Não há justiça hoje para quem está submetido às condições encontradas nos presídios brasileiros, segundo o que definiu o STF

João Bernardo Kappen

É preocupante, embora sintomático, que o Ministério da Justiça não tenha qualquer projeto de implementação de medidas que tenham por objetivo diminuir as injustiças no país. Nos presídios, por exemplo, onde diariamente milhares de presos têm seus direitos básicos violados, a começar pela superlotação. O Supremo Tribunal Federal recentemente declarou que há nos presídios brasileiros um estado de coisas inconstitucional, no sentido de que a situação que lá se encontra viola direitos e garantias individuais estabelecidos pela Constituição. Não há justiça hoje para quem está submetido às condições encontradas nos presídios brasileiros, segundo o que definiu o STF. 


E qual é a proposta do Ministério da Justiça para acabar com a falta de justiça dentro dos presídios, nos termos do que definiu o Supremo Tribunal? Ao que tudo indica, prender mais gente e mantê-las mais tempo presas. Nesse estado de coisas inconstitucional.

Na contramão do mundo, aliás. Dos quatro países com as maiores populações carcerárias, o Brasil é o único que vem aumentando seu número de presos e o que proporcionalmente mais prendeu gente nos últimos 20 anos. Apesar do discurso recorrente de impunidade, nenhum país do mundo prendeu tanto como o Brasil vem prendendo ultimamente. O Congresso dos Estados Unidos, o país com a maior população carcerária do mundo, aprovou recentemente com o apoio de Donald Trump e dos partidos Republicano e Democrata uma lei para desencarcerar os presos federais. Vão soltar os presos que legalmente não precisam estar presos e passar a prender menos. China e Rússia caminham no mesmo sentido.

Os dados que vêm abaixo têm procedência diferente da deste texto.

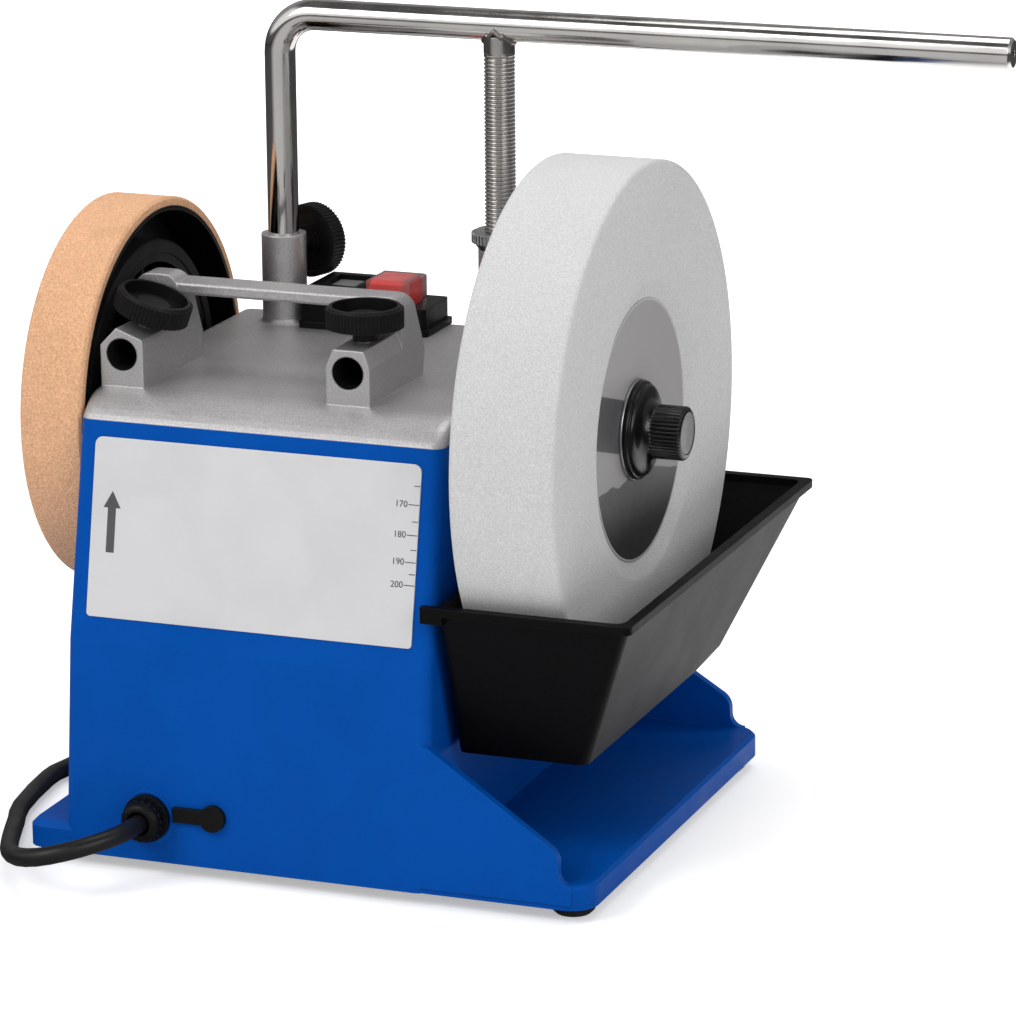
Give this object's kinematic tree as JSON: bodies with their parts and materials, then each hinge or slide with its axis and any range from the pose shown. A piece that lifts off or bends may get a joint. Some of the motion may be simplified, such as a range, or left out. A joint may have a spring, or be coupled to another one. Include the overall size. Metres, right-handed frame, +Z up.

Por aqui, o que estamos vendo ser implementado no Ministério da Justiça é o sintoma que revela a ideia que se tem do que seja justiça e do papel de cada um no sistema criminal. Nesse sentido, em estados democráticos de direito as atribuições de cada um dos atores da Justiça são bem definidas. No Brasil da Constituição de 1988, a polícia investiga, o Ministério Público fiscaliza a investigação, formula acusações, e os juízes julgam os casos que lhe são apresentados, garantindo aos acusados que o Estado não vai violar seus direitos fundamentais. Esse é o desenho constitucional atual do nosso sistema de Justiça criminal. E há uma razão para isso. Historicamente, o Ministério Público surge justamente para tirar das mãos dos juízes uma função que antes eles exerciam, a de promoção de investigações e acusações — o que lhes tornava absolutamente parciais diante da necessidade de julgar os indivíduos que haviam investigado e acusado. Assim, hoje, já não é papel do juiz combater o crime.

Há, no entanto, ainda, quem advogue abertamente no Brasil a ideia de que os juízes são sim combatentes do crime. Talvez isso explique o discurso monotemático do novo ministro da Justiça de combate ao crime. Como se justiça fosse sinônimo de prisão.

A ideia de justiça passa pelo entendimento de que políticas de prevenção do crime e de desencarceramento têm muito mais efeito sobre a criminalidade e a redução da violência urbana do que políticas de repressão e de encarceramento em massa. Até Trump e o Partido Republicano entenderam isso.

Com efeito, um dos significados de ministério, segundo o dicionário, é trabalho. Ou seja, quem vai trabalhar pela justiça precisa entender que onde direitos e garantias são violados não há justiça, que promover justiça não se resume a combater o crime, que cada um dos atores do sistema de Justiça criminal no Brasil tem um papel histórica e constitucionalmente bem definido, e que o mundo já entendeu que o encarceramento em massa não vai resolver os problemas da criminalidade.